Although it sheds no direct light on current economic reality, the latest available data shows that exports from the Asheville metro area rose to $664.9 million in 2006, up 12 percent ($72.8 million) from the previous year. According to information released by the U.S. Department of Commerce, the largest product group was machinery, accounting for about 35 percent of local exports. Other major export groups include paper, electrical equipment, transportation equipment and textiles.
“One of the first objectives of the study is to enable the separate agencies to collaborate even more than they have been in the past,” he says. “The second objective is to encourage those agencies to collaborate on issues related to the ‘new economy’—issues that are probably best reflected in the HUB’s vision plan.”
That spirit of collaboration has become the new paradigm for the city’s Office of Economic Development, says OED Director Sam Powers. The new trend veers away from competition and toward enhanced cooperation and network building, a defining feature of the so-called “second-curve” economy.
In the “first-curve” economy, hierarchical organizations focused on managing costs dominate. In the second-curve economy, business models focus on creating networks and value webs.
As Henry Chesbrough notes in his book Open Innovation (Harvard Business School Press, 2003), the old industrial model of innovation has given way to this new network-building approach. These developments carry profound implications for regional economies. Regions that have thick, open networks will be more prosperous, Powers predicts: They will learn faster, spot their opportunities faster, align their resources faster and act faster.
Powers’ office, he says, “is taking our lead from open-source development, an effective innovation engine developed in the software industry. Open-source development is based on voluntary communities of people contributing to common and often complex projects. The OED is actively working with numerous other regional organizations and networks to build quality, connected places to attract and retain our people, jobs, investment and innovative businesses.”
The current study aims to make that way of thinking and acting the new local norm. But that’s not to say that the transformation hasn’t already begun or that local groups are failing to collaborate, stresses Brown.
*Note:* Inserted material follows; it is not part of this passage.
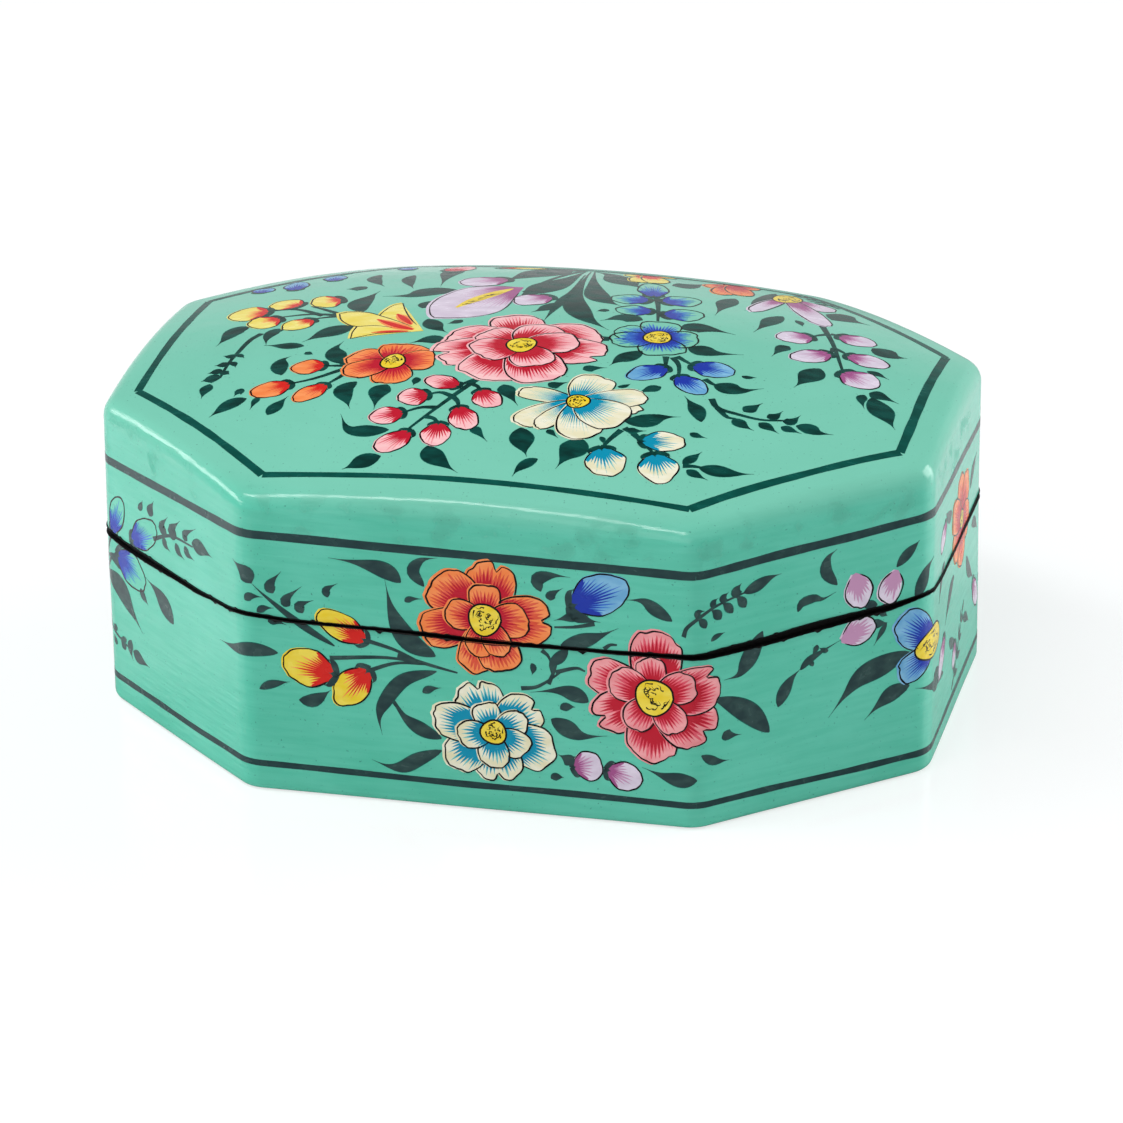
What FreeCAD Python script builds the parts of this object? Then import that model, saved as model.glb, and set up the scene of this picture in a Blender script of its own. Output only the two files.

“We have to recognize that we already have substantial coordination of our economic-development efforts through the Economic Development Coalition,” he notes. “Our thinking is that our efforts are really quite good at this moment, but that we have the wind behind us. We’re highly rated on all the studies in all dimensions, whether that’s tourist destinations or places to move to or, indeed, even new jobs. We come out toward the top of most lists. So we have really been quite successful doing what we’re doing. However, the wise community takes that moment when things are going well, like now, and says, ‘How do we keep updating, keep modernizing to sustain this effort when we aren’t quite as high?’ I think [the study] is an important community effort, and I think we’re on top of it.”